» Task directions: Everything from the line containing "left_arm();" through the line containing "bpy.data.objects.remove(obj)" must be quoted exactly; everything else is left out.

--- start Given information ---

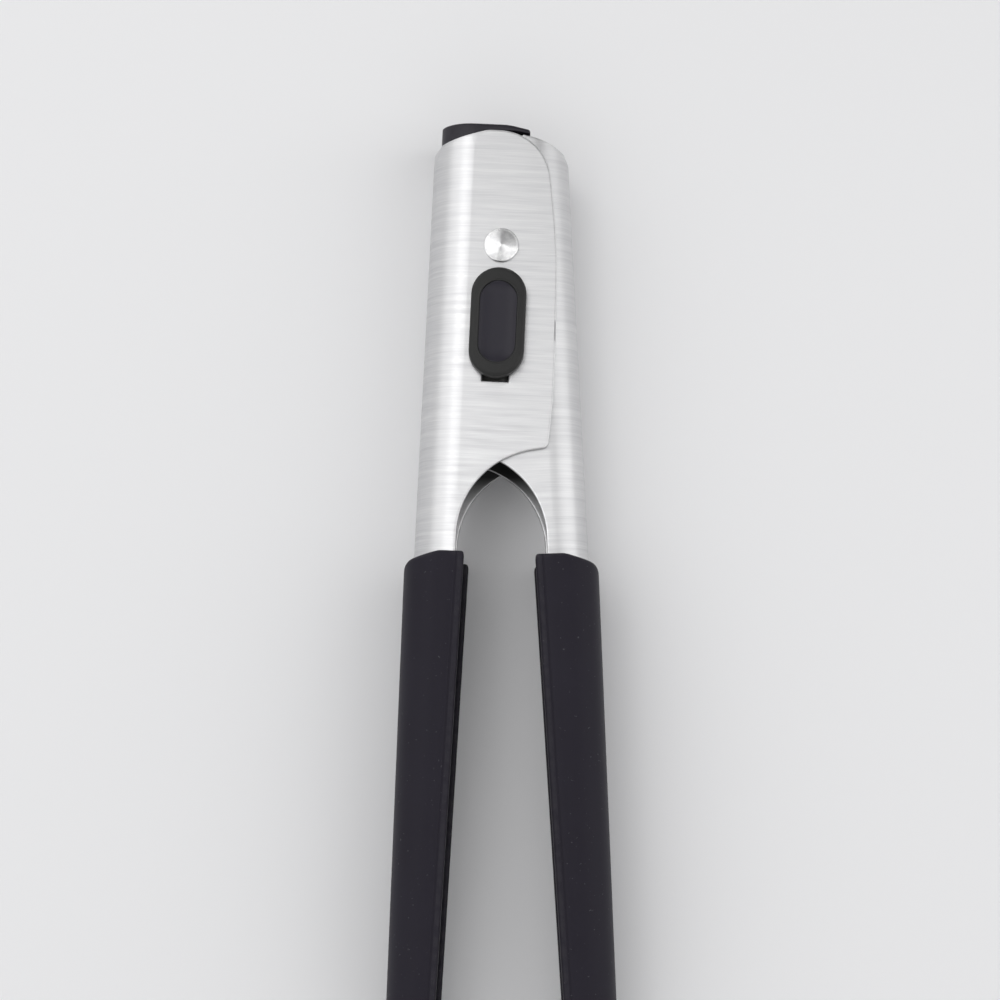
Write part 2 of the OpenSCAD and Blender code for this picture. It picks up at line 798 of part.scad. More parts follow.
module grip_core(side) {
    half = side == LEFT ? outer_half : nest_half;
    r = side == LEFT ? bend_r : nest_bend_r;
    color(nylon) placed() arm_frame(side) grip_frame() difference() {
        grip_layer(core_half, core_bend_r, core_t, lip_t + core_t, grip_t);
        layer_inside(half, r, 0, 0);
        channel_mouth(side);
        core_rivet_places() cylinder(h = 2 * far, d = core_rivet_d, center = true, $fn = fine);
    }
}

// The head of each rivet bears on the bends either side of the flat of the back.
head_out = 1.2;     // reach of the head past the shank
module grip_rivets(side) {
    r = (side == LEFT ? bend_r : nest_bend_r) - sheet_t - lap_step;
    head_r = core_rivet_d / 2 + head_out;
    bend_run = max(0, head_r - (outer_half - bend_r));
    seat = sheet_t + lap_step + r - sqrt(r * r - bend_run * bend_run);
    color(steel) placed() arm_frame(side) grip_frame() core_rivet_places() {
        translate([0, 0, -seat - core_rivet_head_h])
            cylinder(h = core_rivet_head_h, r = head_r, $fn = fine);
        translate([0, 0, -seat - core_rivet_head_h])
            cylinder(h = seat + core_t + core_rivet_head_h, d = core_rivet_d, $fn = fine);
    }
}

module left_grip() { grip_sleeve(LEFT); }
module right_grip() { grip_sleeve(RIGHT); }
module left_grip_core() { grip_core(LEFT); }
module right_grip_core() { grip_core(RIGHT); }
module left_grip_rivets() { grip_rivets(LEFT); }
module right_grip_rivets() { grip_rivets(RIGHT); }

left_arm();
right_arm();
pivot_rivet();
rivet_washer();
spacer_sleeve();
near_cheek_washer();
far_cheek_washer();
torsion_spring();
end_cap();
lock_button();
lock_pad();
lock_stud();
lock_retainer();
lock_spring();
left_grip();
right_grip();
left_grip_core();
right_grip_core();
left_grip_rivets();
right_grip_rivets();
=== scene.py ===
"""Spring loaded kitchen tongs: the dressed model, its finishes and its studio.

Lengths are in metres. The tongs lie on their side with the arms closed, +Z is the pivot
axis and +Y runs from the tips to the head.
"""

import json
import logging
import math
from collections.abc import Callable
from dataclasses import dataclass, replace
from enum import Enum

import bmesh
import bpy
import numpy as np
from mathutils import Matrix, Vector
from mathutils.geometry import delaunay_2d_cdt


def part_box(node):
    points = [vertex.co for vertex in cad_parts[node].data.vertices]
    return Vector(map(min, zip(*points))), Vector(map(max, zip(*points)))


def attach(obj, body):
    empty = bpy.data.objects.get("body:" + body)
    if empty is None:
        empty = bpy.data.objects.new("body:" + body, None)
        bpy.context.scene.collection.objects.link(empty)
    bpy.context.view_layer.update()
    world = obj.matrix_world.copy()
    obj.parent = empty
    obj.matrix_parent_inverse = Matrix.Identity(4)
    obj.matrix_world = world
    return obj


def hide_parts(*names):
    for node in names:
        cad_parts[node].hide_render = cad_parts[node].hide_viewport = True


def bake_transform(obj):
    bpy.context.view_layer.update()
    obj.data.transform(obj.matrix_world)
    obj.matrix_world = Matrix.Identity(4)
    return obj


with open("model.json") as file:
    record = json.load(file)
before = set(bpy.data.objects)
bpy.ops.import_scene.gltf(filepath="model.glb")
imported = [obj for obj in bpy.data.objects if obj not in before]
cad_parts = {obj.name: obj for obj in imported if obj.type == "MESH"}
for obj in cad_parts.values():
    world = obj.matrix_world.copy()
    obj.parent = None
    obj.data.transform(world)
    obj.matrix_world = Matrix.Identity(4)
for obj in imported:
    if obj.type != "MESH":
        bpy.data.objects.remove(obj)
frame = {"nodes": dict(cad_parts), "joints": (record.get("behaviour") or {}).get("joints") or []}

log = logging.getLogger("tongs")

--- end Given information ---

» Response:
left_arm();
right_arm();
pivot_rivet();
rivet_washer();
spacer_sleeve();
near_cheek_washer();
far_cheek_washer();
torsion_spring();
end_cap();
lock_button();
lock_pad();
lock_stud();
lock_retainer();
lock_spring();
left_grip();
right_grip();
left_grip_core();
right_grip_core();
left_grip_rivets();
right_grip_rivets();
=== scene.py ===
"""Spring loaded kitchen tongs: the dressed model, its finishes and its studio.

Lengths are in metres. The tongs lie on their side with the arms closed, +Z is the pivot
axis and +Y runs from the tips to the head.
"""

import json
import logging
import math
from collections.abc import Callable
from dataclasses import dataclass, replace
from enum import Enum

import bmesh
import bpy
import numpy as np
from mathutils import Matrix, Vector
from mathutils.geometry import delaunay_2d_cdt


def part_box(node):
    points = [vertex.co for vertex in cad_parts[node].data.vertices]
    return Vector(map(min, zip(*points))), Vector(map(max, zip(*points)))


def attach(obj, body):
    empty = bpy.data.objects.get("body:" + body)
    if empty is None:
        empty = bpy.data.objects.new("body:" + body, None)
        bpy.context.scene.collection.objects.link(empty)
    bpy.context.view_layer.update()
    world = obj.matrix_world.copy()
    obj.parent = empty
    obj.matrix_parent_inverse = Matrix.Identity(4)
    obj.matrix_world = world
    return obj


def hide_parts(*names):
    for node in names:
        cad_parts[node].hide_render = cad_parts[node].hide_viewport = True


def bake_transform(obj):
    bpy.context.view_layer.update()
    obj.data.transform(obj.matrix_world)
    obj.matrix_world = Matrix.Identity(4)
    return obj


with open("model.json") as file:
    record = json.load(file)
before = set(bpy.data.objects)
bpy.ops.import_scene.gltf(filepath="model.glb")
imported = [obj for obj in bpy.data.objects if obj not in before]
cad_parts = {obj.name: obj for obj in imported if obj.type == "MESH"}
for obj in cad_parts.values():
    world = obj.matrix_world.copy()
    obj.parent = None
    obj.data.transform(world)
    obj.matrix_world = Matrix.Identity(4)
for obj in imported:
    if obj.type != "MESH":
        bpy.data.objects.remove(obj)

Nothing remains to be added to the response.